Casi en términos de eficiencia y hasta de rentabilidad, tras el debate muchas voces -muchas pantallas- se preguntaron si sirvió el debate, si fue útil, al solo efecto de negarlo. En política las preguntas suelen ser retóricas. Se las formula para reforzar la respuesta.
Las exposiciones sobre la forma, sobre la mecánica acordada, sobre minutos y segundos, libran al expositor de su pronunciamiento. Es común el temor a decir quién ganó, quién perdió, qué gustó y qué no. Y lo más cómodo es quejarse del debate mismo.
Es verdad que la televisión impone sus reglas. Y que desempeños más aptos para sus normas de oro: imitación y banalización ante cualquier ruptura, crea candidatos. Pero de ese medio se cuelgan otros, hasta las redes que vienen a quitarle encendido. ¿No puede haber debates de candidatos presidenciales radiales, que solo cuenten con la seducción de la voz y el silencio, o por escrito y que duren varios días -varios diarios- con la chance de la distancia y la reflexión entre los textos? Está claro que no, los votos no están ahí.
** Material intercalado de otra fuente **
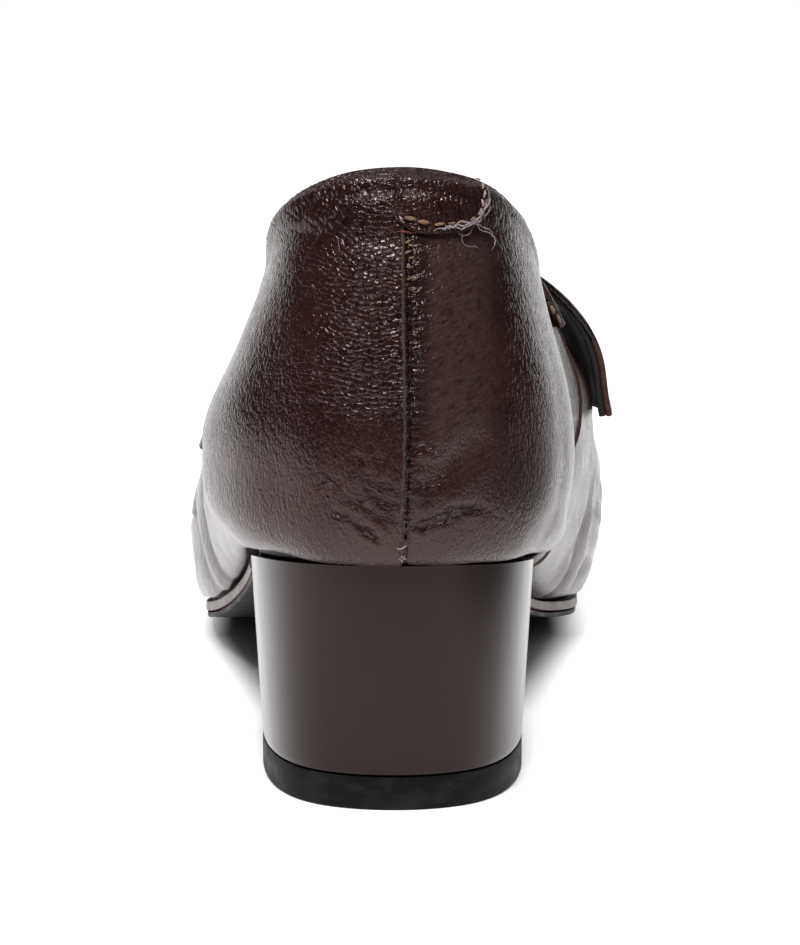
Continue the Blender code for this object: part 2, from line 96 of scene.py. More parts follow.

En los límites de lo posible, finalmente la democracia argentina vivió su primer debate. Y para que ocurra, para permitir que estuvieran todos los candidatos debió ser obligatorio, como ocurre con casi todos los actos para la representación política del pueblo, a partir de la Ley Sáenz Peña.
El debate no debe servir, ni ser útil. Simplemente se debe hacer.